= Tomyski hops =

Tomyski or Nowotomyski (Neutomischel) is a variety of hops that is grown in Poland. It was named for the town of Nowy Tomyśl in western Poland, where it was originally cultivated. It is used as an aroma hop, and contains approximately 2.5% to 4% alpha acids and an average amount of hop resins.

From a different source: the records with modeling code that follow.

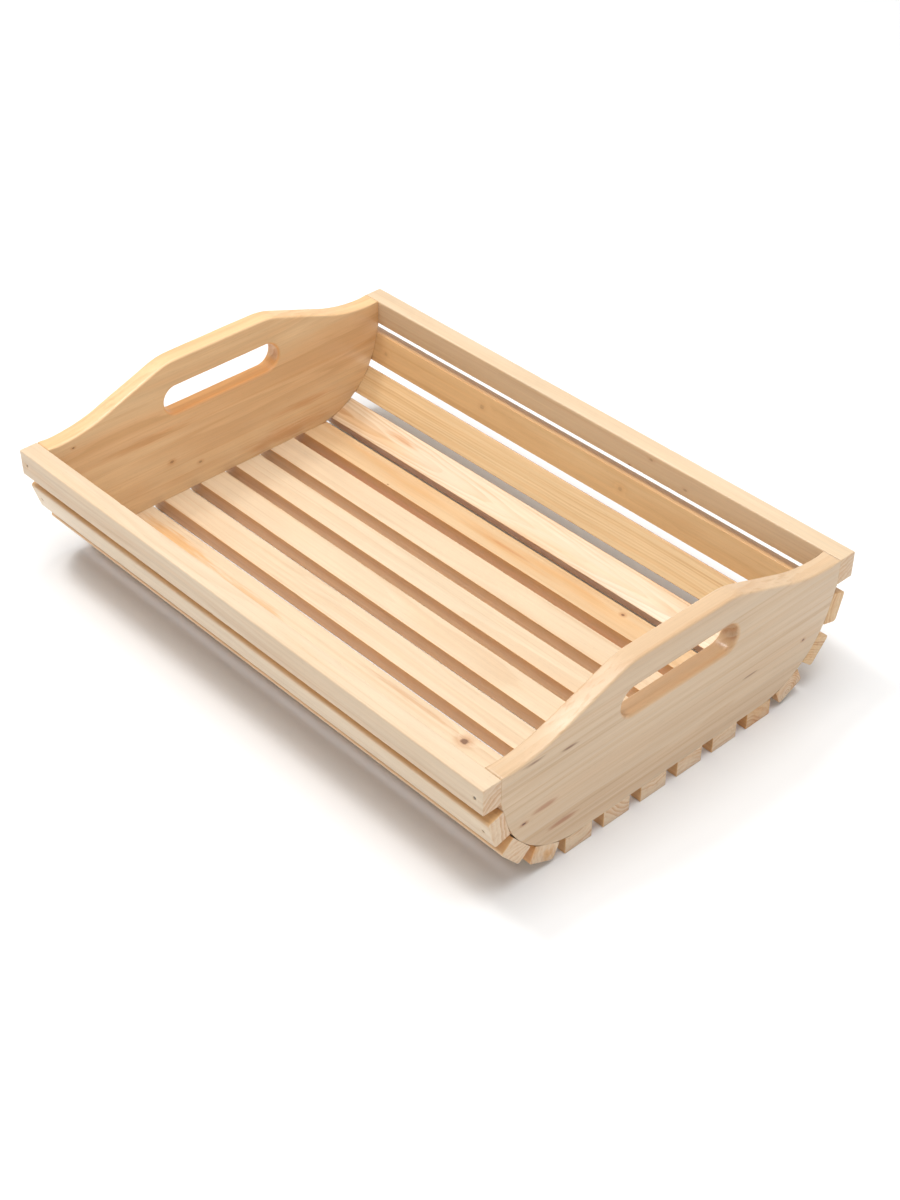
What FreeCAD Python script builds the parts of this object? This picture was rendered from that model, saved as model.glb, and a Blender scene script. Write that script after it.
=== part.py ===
"""Slatted wooden crate: two arched end boards with hand slots, two top rails, twelve slats and their brads.

Frame: X runs along the slats, Y across the crate, Z up.  The origin is on the ground, under the middle.
All sizes are in millimetres.
"""
import FreeCAD, Part
import math
import os

# ---- driving dimensions -------------------------------------------------------------------------
LENGTH = 400.0              # over the ends of the rails and slats, flush with the end boards
BOARD_THICKNESS = 12.0      # stock of the end boards
SLAT_WIDTH = 19.6
SLAT_THICKNESS = 11.0
SLAT_PITCH = 28.8           # slat to slat, measured along the outside of the crate
SLATS_PER_SIDE = 6
RAIL_WIDTH = 12.5
RAIL_HEIGHT = 17.0
RAIL_TOP = 84.0             # ground to the top of the rails and to the shoulders of the boards

BASE_FLAT_HALF = 72.0       # half of the flat stretch of the board's lower edge
CORNER_RADIUS = 55.5        # radius of the board's lower corners, which the slats are bent round

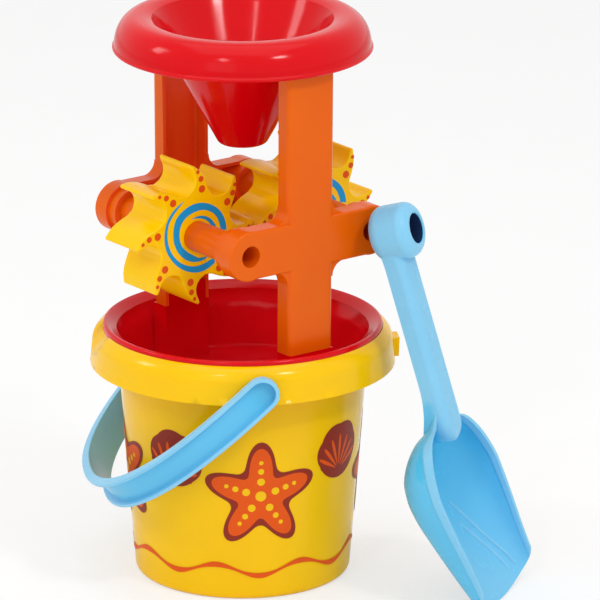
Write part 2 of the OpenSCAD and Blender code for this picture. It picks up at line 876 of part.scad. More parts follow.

==Acid and Oil Breakdown==

| Property | Tomyski hops |
|---|---|
| Yield (Kg/Ha) | 1600 |
| Alpha acids (%) | 2.5 - 4 |
| Beta acids (%) | 4 – 7 |
| Cohumulone (% of alpha acids): | 26 |
| Total Oils (Mls. per 100 grams dried hops) | 0.8 - 1.2 |
| Myrcene (as % of total oils) | 15 |
| Humulene (as % of total oils) | 45 |
| Farnesene (as % of total oils) | 0 |

==History==
Although hop cultivation in the area of Nowy Tomyśl had started at the end of the 17th century and continued through the 18th century, hop production in the area did not enjoy a high level of success. In the late 1830s, German economist Joseph Jacob Flatau (Józef Jakub Flatau) developed a new variety of hops in the area that was a hybrid of Bavarian and Bohemian-Czech varieties of hops. This new variety of hop was very successful and demand was high; by the 1880s, annual production of the nowotomyski hop was as much as 50,000 to 60,000 cwt, and it was being exported to Bohemia, Szczecin, Gdańsk, Scandinavia, France, England, and Switzerland. The production of this type of hop had a profound economic impact on what had once been one of the poorest areas in the region. Hop production declined starting in the 1890s and continued until the conclusion of World War I. Production fluctuated between the wars, and during the occupation of Poland by Germany in World War II, 98% of the hops production area in the region was destroyed.

Nowotomyski is traditionally used in the production of Grodziskie beer.